The topics we proposed for discussion represent what we consider to be some of the central questions of Marxism which keep our two organisations apart politically. We note that comrade Fischer does not respond to my point that Marcus Larsen was at fault in his description of Trotskys theory of permanent revolution. We suspect that differences of approach to the Socialist Alliance and the SLP might have something to do with our different conceptions of united front work. Our differences on Ireland are well known but there are also differences on the national question in terms of distinctions between imperialist and non-imperialist countries and how revolutionaries should relate to conflicts between them such as the imperialist bombing of Iraq. These are all worth discussing.
We were somewhat disappointed that your responses, both written and verbal, to our proposal for organisation to organisation discussions have focused quite so completely on organisational questions with virtually nothing to be said about the political content of the topics proposed (casually dismissed by comrade Fischer with a petty slur about our international connections).

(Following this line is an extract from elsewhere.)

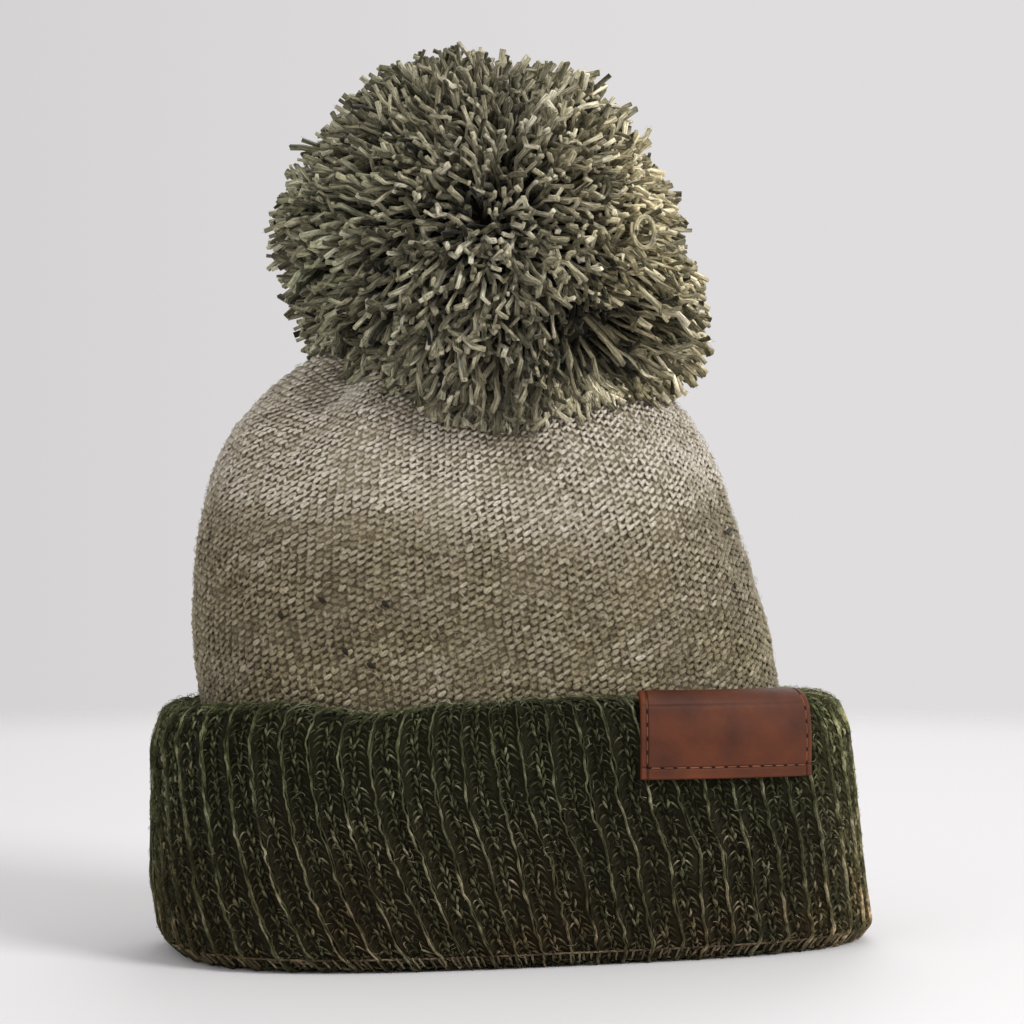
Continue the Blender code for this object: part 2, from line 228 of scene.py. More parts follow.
def oval_points(ovals, shares):
    """Points of a stack of ovals, at shares of the outline from the right over the back."""
    columns = [np.array(column, float)[:, None] for column in zip(*ovals)]
    left, right, depth, forward, squareness, turn, z = columns
    angle = np.interp(shares % 1, OUTLINE_SHARES, OUTLINE_ANGLES)[None, :]
    cosine, sine = np.cos(angle), np.sin(angle)
    power = 2 / squareness
    x = (right - left) / 2 + (right + left) / 2 * np.sign(cosine) * np.abs(cosine) ** power
    y = depth * np.sign(sine) * np.abs(sine) ** power - forward
    turn = np.radians(turn)
    return np.stack(
        [
            x * np.cos(turn) - y * np.sin(turn),
            x * np.sin(turn) + y * np.cos(turn),
            np.broadcast_to(z, x.shape),
        ],
        axis=2,
    )


def inset(oval, margin, z):
    """The oval moved inwards all round, at another height."""
    return oval._replace(
        left=oval.left - margin, right=oval.right - margin, depth=oval.depth - margin, z=z
    )


def cuff_oval(height):
    table = np.array(CUFF_SECTIONS)
    section = Section(height, *(np.interp(height, table[:, 0], column) for column in table.T[1:]))
    return Oval(
        left=section.left * CUFF_WIDTH / 2,
        right=section.right * CUFF_WIDTH / 2,
        depth=section.depth * CUFF_DEPTH / 2,
        forward=0.0,
        squareness=CUFF_SQUARENESS,
        turn=section.twist * CUFF_TWIST,
        z=height * CUFF_HEIGHT,
    )


def crown_oval(place):
    section = section_between(CROWN_SECTIONS, place)
    return Oval(
        left=section.left * CROWN_WIDTH / 2,
        right=section.right * CROWN_WIDTH / 2,
        depth=section.depth * CROWN_DEPTH / 2,
        forward=CROWN_NOD * section.height**2,
        squareness=CROWN_SQUARENESS,
        turn=0.0,
        z=CROWN_RIM_HEIGHT + section.height * CROWN_HEIGHT,
    )


def crown_oval_at_z(z):
    places = np.linspace(0, len(CROWN_SECTIONS) - 1, 200)
    heights = [crown_oval(place).z for place in places]
    return crown_oval(float(np.interp(z, heights, places)))


def evenly(ovals, ease):
    """The ovals resampled one guide step apart, with corners eased over a length."""
    table = np.array(ovals, float)
    spread = np.diff(table[:, :3], axis=0).mean(axis=1)
    steps = np.hypot(np.diff(table[:, -1]), spread)
    length = np.concatenate([[0], np.cumsum(steps)])
    wanted = np.arange(0, length[-1], GUIDE_STEP)
    rows = np.stack([np.interp(wanted, length, column) for column in table.T], axis=1)
    reach = int(ease / GUIDE_STEP)
    if reach:
        window = np.hanning(2 * reach + 1)
        padded = np.pad(rows, ((reach, reach), (0, 0)), mode="reflect", reflect_type="odd")
        eased = [np.convolve(column, window / window.sum(), mode="valid") for column in padded.T]
        rows = np.stack(eased, axis=1)
    return [Oval(*row) for row in rows]


def unit(vectors):
    return vectors / np.maximum(np.linalg.norm(vectors, axis=-1, keepdims=True), 1e-12)


def length_along(line):
    """Length of a line of points from its first one to each."""
    return np.concatenate([[0], np.linalg.norm(np.diff(line, axis=0), axis=1).cumsum()])


def between_points(grid, low, first, second, up, beside):
    """Values of a grid between a row and the next, and between two columns."""
    below = grid[low, first] * (1 - beside) + grid[low, second] * beside
    above = grid[low + 1, first] * (1 - beside) + grid[low + 1, second] * beside
    return below * (1 - up) + above * up


class Guide:
    """A smooth face as a grid of points whose columns close into a ring."""

    def __init__(self, points):
        self.points = points
        along = np.roll(points, -1, axis=1) - np.roll(points, 1, axis=1)
        self.normals = unit(np.cross(along, np.gradient(points, axis=0)))
        self.length = (len(points) - 1) * GUIDE_STEP

    def at(self, distance, share):
        """Points and normals at distances up the guide and shares of the way round."""
        row = np.clip(np.asarray(distance) / GUIDE_STEP, 0, len(self.points) - 1.001)
        column = (np.asarray(share) % 1) * GUIDE_COLUMNS
        row, column = np.broadcast_arrays(row, column)
        low, first = row.astype(int), column.astype(int) % GUIDE_COLUMNS
        second = (first + 1) % GUIDE_COLUMNS
        place = (low, first, second, (row - low)[..., None], (column - np.floor(column))[..., None])
        return between_points(self.points, *place), unit(between_points(self.normals, *place))

    def pushed(self, distance, share, out):
        """Points a length outside the face, and the normals there."""
        points, normals = self.at(distance, share)
        return points + normals * np.asarray(out)[..., None], normals

    def distance_at(self, height, start=0.0):
        """Distance up the guide at which the front first rises past a height."""
        column = self.points[:, int(0.75 * GUIDE_COLUMNS), 2]
        first = int(start / GUIDE_STEP)
        return (first + int(np.argmax(column[first:] > height))) * GUIDE_STEP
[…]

If the PCC believes that there are more important political questions that could be usefully discussed between our organisations then we would welcome alternative suggestions but we have been deafened by the silence.
Despite your unwillingness to move the discussions between us onto a more tightly focused organisation to organisation level we still wish to engage your organisation in debate. To that end we propose a public debate, chaired by a mutually agreed independent figure, on the following topic which we consider deals with one of the central differences between us at this time Democratic revolution and permanent revolution.